◆ **Aim of the task**:
Your task is to output the data exactly as it stands.

+ + + + +

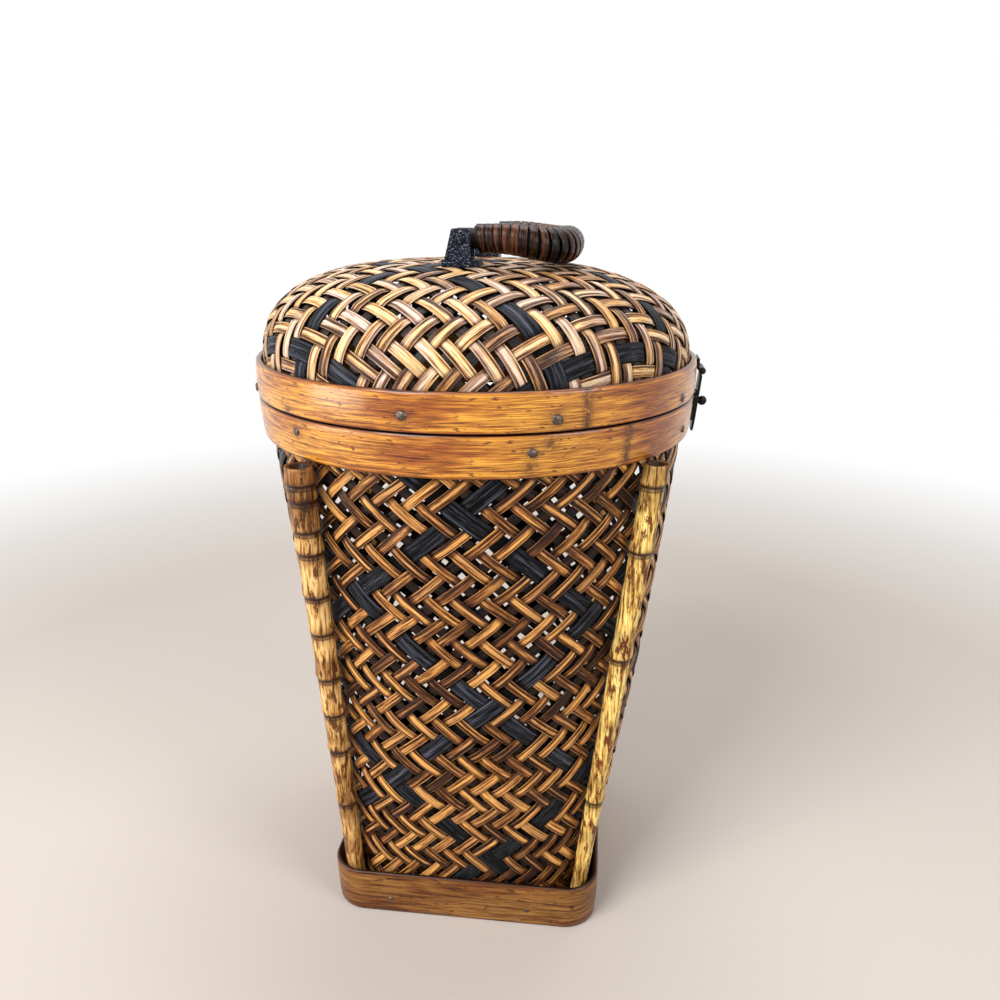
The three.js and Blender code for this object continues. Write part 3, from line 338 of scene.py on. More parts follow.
def new_object(name, data):
    """A linked object of that mesh, lamp or camera."""
    obj = bpy.data.objects.new(name, data)
    bpy.context.scene.collection.objects.link(obj)
    return obj


def outward(mesh):
    """Turns a closed mesh's faces outward and shades it smooth."""
    work = bmesh.new()
    work.from_mesh(mesh)
    bmesh.ops.recalc_face_normals(work, faces=work.faces)
    if work.calc_volume(signed=True) < 0:
        bmesh.ops.reverse_faces(work, faces=work.faces)
    for face in work.faces:
        face.smooth = True
    work.to_mesh(mesh)
    work.free()
    mesh.update()


def applied(obj):
    """Makes what an object's modifiers give its own plain mesh."""
    raw = obj.data
    bpy.context.view_layer.update()
    seen = obj.evaluated_get(bpy.context.evaluated_depsgraph_get())
    result = bpy.data.meshes.new_from_object(seen)
    obj.modifiers.clear()
    obj.data = result
    bpy.data.meshes.remove(raw)
    result.name = obj.name
    if not result.polygons:
        raise RuntimeError(obj.name + " came out empty")
    return result


def finish_piece(obj, body, slot, material, *nodes):
    """Gives a piece its material and its body, and hides the CAD nodes that it stands for. slot is not used.
    """
    obj.data.materials.clear()
    obj.data.materials.append(material)
    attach(obj, body)
    if nodes:
        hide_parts(*nodes)
    return obj


def set_values(mesh, name, values, kind="FLOAT"):
    """Stores one number, or one vector, for each vertex."""
    layer = mesh.attributes.new(name, kind, "POINT")
    field = "value" if kind == "FLOAT" else "vector"
    layer.data.foreach_set(field, np.asarray(values, np.float32).ravel())


def tube(name, rings, along, across, extras):
    """Closed mesh through rings of points, with its lengthwise and crosswise places stored."""
    count, sides, _ = rings.shape
    last = (count - 1) * sides
    faces = []
    for low in range(0, last, sides):
        high = low + sides
        for side in range(sides):
            following = (side + 1) % sides
            faces.append((low + side, low + following, high + following, high + side))
    faces.append(tuple(range(sides)))
    faces.append(tuple(reversed(range(last, last + sides))))
    mesh = bpy.data.meshes.new(name)
    mesh.from_pydata((rings.reshape(-1, 3) * MM).tolist(), [], faces)
    set_values(mesh, "along", np.repeat(np.asarray(along, float) * MM, sides))
    set_values(mesh, "across", np.tile(across, count))
    for key, values in extras.items():
        set_values(mesh, key, values if values.ndim == 2 else np.repeat(values, sides))
    outward(mesh)
    return mesh


def path_mesh(name, paths):
    """Mesh of plain chains. Each path is (points, normals, tone, scale, lift)."""
    edges = []
    columns = {"along": [], "tone": [], "scale": [], "lift": []}
    start = 0
    for points, _, tone, scale, lift in paths:
        count = len(points)
        edges.extend((start + k, start + k + 1) for k in range(count - 1))
        start += count
        steps = np.linalg.norm(np.diff(points, axis=0), axis=1)
        columns["along"].append(np.append(0, np.cumsum(steps)) * MM)
        for key, value in (("tone", tone), ("scale", scale), ("lift", lift)):
            columns[key].append(np.broadcast_to(value, (count,)))
    verts = np.concatenate([path[0] for path in paths]) * MM
    mesh = bpy.data.meshes.new(name)
    mesh.from_pydata(verts.tolist(), edges, [])
    set_values(mesh, "facing", np.concatenate([path[1] for path in paths]), "FLOAT_VECTOR")
    for key, values in columns.items():
        set_values(mesh, key, np.concatenate(values))
    return mesh


# Nodes


def add(tree, kind, inputs=None, **options):
    """A new node. inputs gives its sockets, by name or place, a value or another node's output."""
    node = tree.nodes.new(kind)
    for option, value in options.items():
        setattr(node, option, value)
    for key, value in (inputs or {}).items():
        if isinstance(value, bpy.types.NodeSocket):
            tree.links.new(value, node.inputs[key])
        else:
            node.inputs[key].default_value = value
    return node


def made(tree, kind, inputs=None, **options):
    """First output of a new node."""
    return add(tree, kind, inputs, **options).outputs[0]


def math_node(tree, operation, *values):
    """Output of a math node on sockets or numbers."""
    return made(tree, "ShaderNodeMath", dict(enumerate(values)), operation=operation)


def times(tree, first, second):
    """Product of two values."""
    return math_node(tree, "MULTIPLY", first, second)


def straight(tree, value, factor, shift):
    """A value times a factor, plus a shift."""
    return math_node(tree, "MULTIPLY_ADD", value, factor, shift)


# Geometry Nodes

NAIL_SQUASH = (1.0, 0.85, 0.5)
NAIL_SEGMENTS = 18
NAIL_RINGS = 10
BEATEN_SCALE = 420.0
BEATEN_REACH = (0.0011, 0.0011, 0.0006)


def new_tree(name, *sockets):
    """An empty modifier tree with named inputs."""
    tree = bpy.data.node_groups.new(name, "GeometryNodeTree")
    tree.is_modifier = True
    for label, kind in (("Geometry", "Geometry"), *sockets):
        tree.interface.new_socket(label, in_out="INPUT", socket_type="NodeSocket" + kind)
    tree.interface.new_socket("Geometry", in_out="OUTPUT", socket_type="NodeSocketGeometry")
    return tree, tree.nodes.new("NodeGroupInput").outputs, tree.nodes.new("NodeGroupOutput").inputs


def rounded_axis(tree, value, size, power):
    """A circle's coordinate pushed out to a rounded rectangle's."""
    raised = math_node(tree, "POWER", math_node(tree, "ABSOLUTE", value), power)
    signed = times(tree, raised, math_node(tree, "SIGN", value))
    return times(tree, signed, times(tree, size, 0.5))


def stored(tree, name, kind="FLOAT"):
    """Value stored on the geometry under that name."""
    node = add(tree, "GeometryNodeInputNamedAttribute", {"Name": name}, data_type=kind)
    return node.outputs["Attribute"]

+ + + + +

◆ **Right answer**:
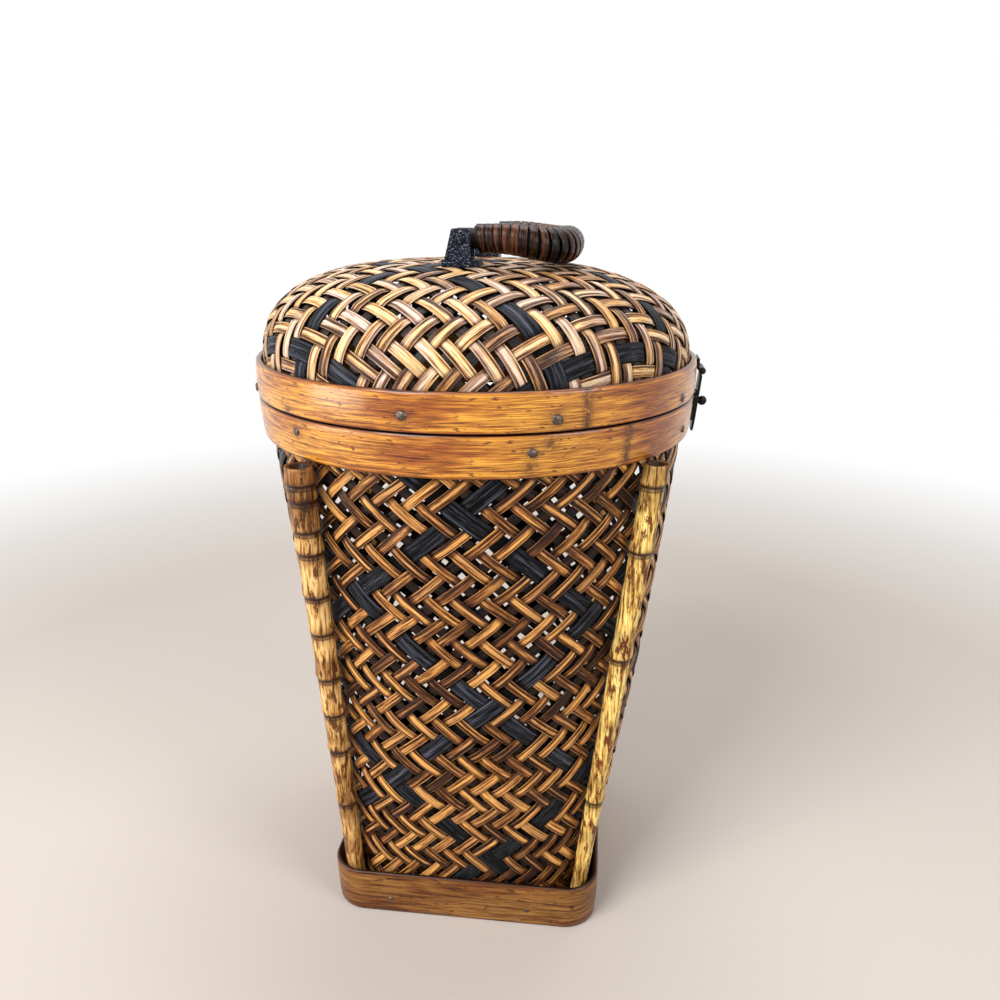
The three.js and Blender code for this object continues. Write part 3, from line 338 of scene.py on. More parts follow.
def new_object(name, data):
    """A linked object of that mesh, lamp or camera."""
    obj = bpy.data.objects.new(name, data)
    bpy.context.scene.collection.objects.link(obj)
    return obj


def outward(mesh):
    """Turns a closed mesh's faces outward and shades it smooth."""
    work = bmesh.new()
    work.from_mesh(mesh)
    bmesh.ops.recalc_face_normals(work, faces=work.faces)
    if work.calc_volume(signed=True) < 0:
        bmesh.ops.reverse_faces(work, faces=work.faces)
    for face in work.faces:
        face.smooth = True
    work.to_mesh(mesh)
    work.free()
    mesh.update()


def applied(obj):
    """Makes what an object's modifiers give its own plain mesh."""
    raw = obj.data
    bpy.context.view_layer.update()
    seen = obj.evaluated_get(bpy.context.evaluated_depsgraph_get())
    result = bpy.data.meshes.new_from_object(seen)
    obj.modifiers.clear()
    obj.data = result
    bpy.data.meshes.remove(raw)
    result.name = obj.name
    if not result.polygons:
        raise RuntimeError(obj.name + " came out empty")
    return result


def finish_piece(obj, body, slot, material, *nodes):
    """Gives a piece its material and its body, and hides the CAD nodes that it stands for. slot is not used.
    """
    obj.data.materials.clear()
    obj.data.materials.append(material)
    attach(obj, body)
    if nodes:
        hide_parts(*nodes)
    return obj


def set_values(mesh, name, values, kind="FLOAT"):
    """Stores one number, or one vector, for each vertex."""
    layer = mesh.attributes.new(name, kind, "POINT")
    field = "value" if kind == "FLOAT" else "vector"
    layer.data.foreach_set(field, np.asarray(values, np.float32).ravel())


def tube(name, rings, along, across, extras):
    """Closed mesh through rings of points, with its lengthwise and crosswise places stored."""
    count, sides, _ = rings.shape
    last = (count - 1) * sides
    faces = []
    for low in range(0, last, sides):
        high = low + sides
        for side in range(sides):
            following = (side + 1) % sides
            faces.append((low + side, low + following, high + following, high + side))
    faces.append(tuple(range(sides)))
    faces.append(tuple(reversed(range(last, last + sides))))
    mesh = bpy.data.meshes.new(name)
    mesh.from_pydata((rings.reshape(-1, 3) * MM).tolist(), [], faces)
    set_values(mesh, "along", np.repeat(np.asarray(along, float) * MM, sides))
    set_values(mesh, "across", np.tile(across, count))
    for key, values in extras.items():
        set_values(mesh, key, values if values.ndim == 2 else np.repeat(values, sides))
    outward(mesh)
    return mesh


def path_mesh(name, paths):
    """Mesh of plain chains. Each path is (points, normals, tone, scale, lift)."""
    edges = []
    columns = {"along": [], "tone": [], "scale": [], "lift": []}
    start = 0
    for points, _, tone, scale, lift in paths:
        count = len(points)
        edges.extend((start + k, start + k + 1) for k in range(count - 1))
        start += count
        steps = np.linalg.norm(np.diff(points, axis=0), axis=1)
        columns["along"].append(np.append(0, np.cumsum(steps)) * MM)
        for key, value in (("tone", tone), ("scale", scale), ("lift", lift)):
            columns[key].append(np.broadcast_to(value, (count,)))
    verts = np.concatenate([path[0] for path in paths]) * MM
    mesh = bpy.data.meshes.new(name)
    mesh.from_pydata(verts.tolist(), edges, [])
    set_values(mesh, "facing", np.concatenate([path[1] for path in paths]), "FLOAT_VECTOR")
    for key, values in columns.items():
        set_values(mesh, key, np.concatenate(values))
    return mesh


# Nodes


def add(tree, kind, inputs=None, **options):
    """A new node. inputs gives its sockets, by name or place, a value or another node's output."""
    node = tree.nodes.new(kind)
    for option, value in options.items():
        setattr(node, option, value)
    for key, value in (inputs or {}).items():
        if isinstance(value, bpy.types.NodeSocket):
            tree.links.new(value, node.inputs[key])
        else:
            node.inputs[key].default_value = value
    return node


def made(tree, kind, inputs=None, **options):
    """First output of a new node."""
    return add(tree, kind, inputs, **options).outputs[0]


def math_node(tree, operation, *values):
    """Output of a math node on sockets or numbers."""
    return made(tree, "ShaderNodeMath", dict(enumerate(values)), operation=operation)


def times(tree, first, second):
    """Product of two values."""
    return math_node(tree, "MULTIPLY", first, second)


def straight(tree, value, factor, shift):
    """A value times a factor, plus a shift."""
    return math_node(tree, "MULTIPLY_ADD", value, factor, shift)


# Geometry Nodes

NAIL_SQUASH = (1.0, 0.85, 0.5)
NAIL_SEGMENTS = 18
NAIL_RINGS = 10
BEATEN_SCALE = 420.0
BEATEN_REACH = (0.0011, 0.0011, 0.0006)


def new_tree(name, *sockets):
    """An empty modifier tree with named inputs."""
    tree = bpy.data.node_groups.new(name, "GeometryNodeTree")
    tree.is_modifier = True
    for label, kind in (("Geometry", "Geometry"), *sockets):
        tree.interface.new_socket(label, in_out="INPUT", socket_type="NodeSocket" + kind)
    tree.interface.new_socket("Geometry", in_out="OUTPUT", socket_type="NodeSocketGeometry")
    return tree, tree.nodes.new("NodeGroupInput").outputs, tree.nodes.new("NodeGroupOutput").inputs


def rounded_axis(tree, value, size, power):
    """A circle's coordinate pushed out to a rounded rectangle's."""
    raised = math_node(tree, "POWER", math_node(tree, "ABSOLUTE", value), power)
    signed = times(tree, raised, math_node(tree, "SIGN", value))
    return times(tree, signed, times(tree, size, 0.5))


def stored(tree, name, kind="FLOAT"):
    """Value stored on the geometry under that name."""
    node = add(tree, "GeometryNodeInputNamedAttribute", {"Name": name}, data_type=kind)
    return node.outputs["Attribute"]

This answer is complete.